Initiative (TSI) set out, among other things, to improve the lives of the communities

that depend on the lake's fish for their livelihood.

But four years later, the ADB's flagship "pro-poor development initiative"

in one of the region's poorest countries is still stuck in the mud of basic details.

"Most of the people living around the Tonle Sap still don't know what this project

is really about. Some only have heard of it by name,'' says Raingsey Pen, project

leader of Tonle Sap Watch at the Phnom Penh-based FACT.

This ignorance is due to a lack of participation by the people from the beginning

of this project, he said in an interview.

"NGOs who have been monitoring this initiative have complained to the ADB that

most of the documents have not been translated into the local language and are only

available in English.''

The information gulf between the bank and the Tonle Sap's poor has been noted by

Oxfam, the international development agency.

"There is a general lack of awareness about the TSI,'' says Jessica Rosien,

who wrote a study on the Tonle Sap lake last year for Oxfam's Australia office. ''Can

the ADB save the Tonle Sap from poverty? There has been too little involvement of

the people who were supposed to benefit,'' she told IPS.

The ADB concedes that some of the criticisms by NGOs are relevant.

"We have heard some of the concerns by NGOs and they are valid,'' Mahfuz Ahmed,

senior agriculture economist at the bank, said in an interview from Manila. "Running

this project from Phnom Penh is not easy. People's participation is a core feature

of this project. We have got to be more aggressive.''

Even at a formal meeting this month in Phnom Penh between the regional bank and Cambodian

government officials, the ADB let slip the difficulty it was facing in being more

inclusive just as the TSI enters its final year.

"There is a risk that some of the poor and marginalized could be increasingly

left behind,'' Urooj Malik, director of the agriculture, environment and natural

resources division at the bank, said during the mid-March forum. "It is vital

to involve them more in the process of formulating policies designed to improve their


The Tonle Sap, which receives water from the Mekong river, plays a central part in

feeding Cambodia, with its rich supply of freshwater fish. Fishing on this lake,

which expands from 2,500 square kilometers to 13,000 km2 during the May-October flood

season, provides food and incomes to about one million Cambodians. The poor living

along the banks of the Tonle Sap are part of the nearly 40 percent of Cambodia's

13.8 million population living below the poverty line.

These were the communities that the bank hoped to aid as part of the TSI. This initiative

aimed to be "a partnership of organizations and people working to meet the poverty

and environment challenges of the Tonle Sap,'' states the ADB on its website.
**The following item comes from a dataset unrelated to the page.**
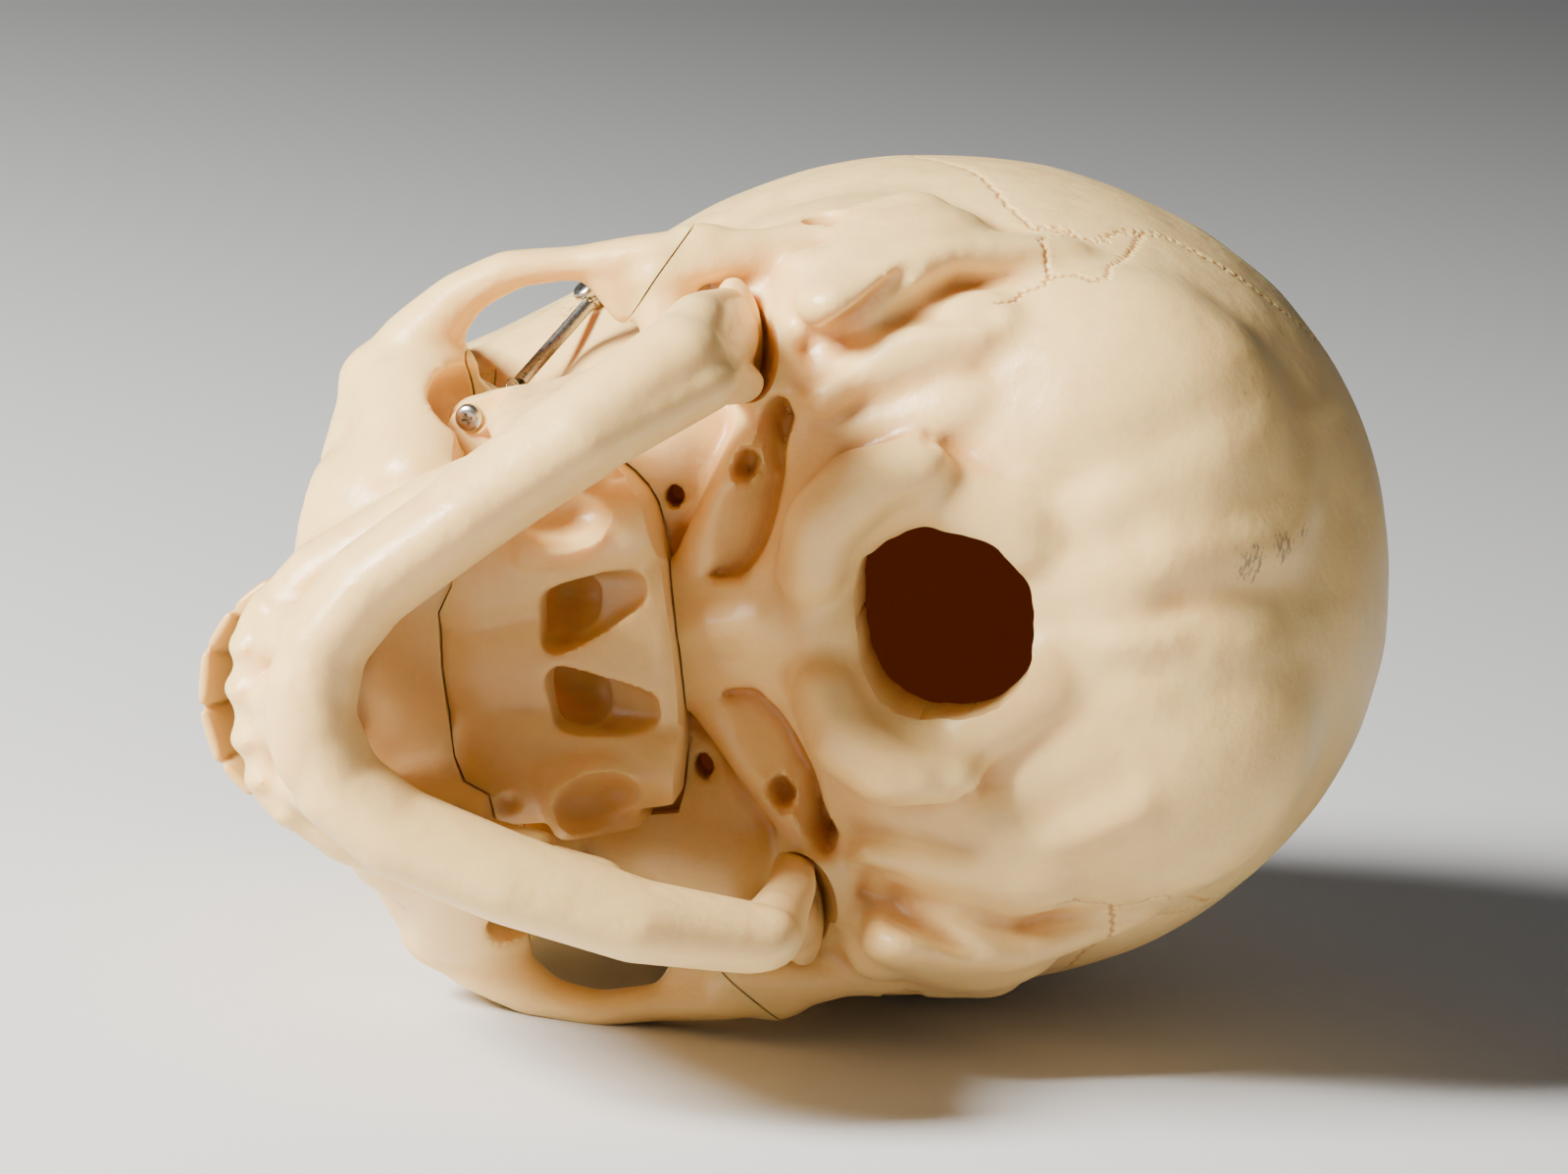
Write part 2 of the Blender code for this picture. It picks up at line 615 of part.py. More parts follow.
def jaw_socket(side):
    """The fossa that a condyle turns in, widening downwards for the neck of the jaw."""
    bm = bmesh.new()
    mouth = knots_of([socket_mouth_shares], side)[0]
    add_hull(bm, [condyle(side, condyle_gap), mouth])
    return moulded(mesh_object("socket", bm), insert_voxel_size, 1, "socket")


def bore_cutter(shares, side, bore, run):
    centre = at(shares if side > 0 else mirrored(shares))
    return rod("bore", centre - run, centre + run, bore / 2, 14)


def foramen_magnum():
    bm = bmesh.new()
    depth = foramen_magnum_depth_share * ear_to_brow_length
    centre = Vector((foramen_magnum_length / 2, -depth / 2, 0))
    bmesh.ops.create_cone(bm, cap_ends=True, segments=28, radius1=1.0, radius2=1.0, depth=1.0,
                          matrix=Matrix.Translation(centre)
                          @ Matrix.Diagonal((foramen_magnum_length / 2, depth,
                                             foramen_magnum_width / 2, 1.0))
                          @ Matrix.Rotation(math.pi / 2, 4, "X"))
    return mesh_object("foramen_magnum", bm)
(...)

In July 2003, the bank added the "Tonle Sap Basin Strategy" to the TSI

as part of its broader Cambodia country program to meet a 2007 deadline. This was

deemed "consistent with ADB's water policy and worldwide trend towards managing

land, water and biotic resources within a framework of basin units,'' the bank says.

In fact, the second pillar of the TSI was singled out as the "Tonle Sap Sustainable

Livelihoods Project," which was estimated to cost $19.7 million, with $15 million

coming from the Asian Development Fund and $4.7 million from the Finnish government.

The project aimed to improve the economy of the fishing communities by assuring the

locals a role in choosing, planning and managing small programs for their benefit.

Yet, as the Oxfam report revealed, public participation is "low in proportion

to the number of projects of the ADB's Tonle Sap Basin portfolio.'' Further, it is

also "difficult to trace whether and how the recommendations from community

members were or were not incorporated into the final project design.''

And for ADB watchdogs like FACT, nothing conveys the bank's distance from its intended

beneficiaries more than the departure from its original promise of creating new fishing

communities in addition to strengthening existing ones.

"The project sought to improve the fishing communities by establishing 500 more

around the Tonle Sap,'' Pen says. ''But until now we have not seen a new fishing

community that was promised.'' -IPS.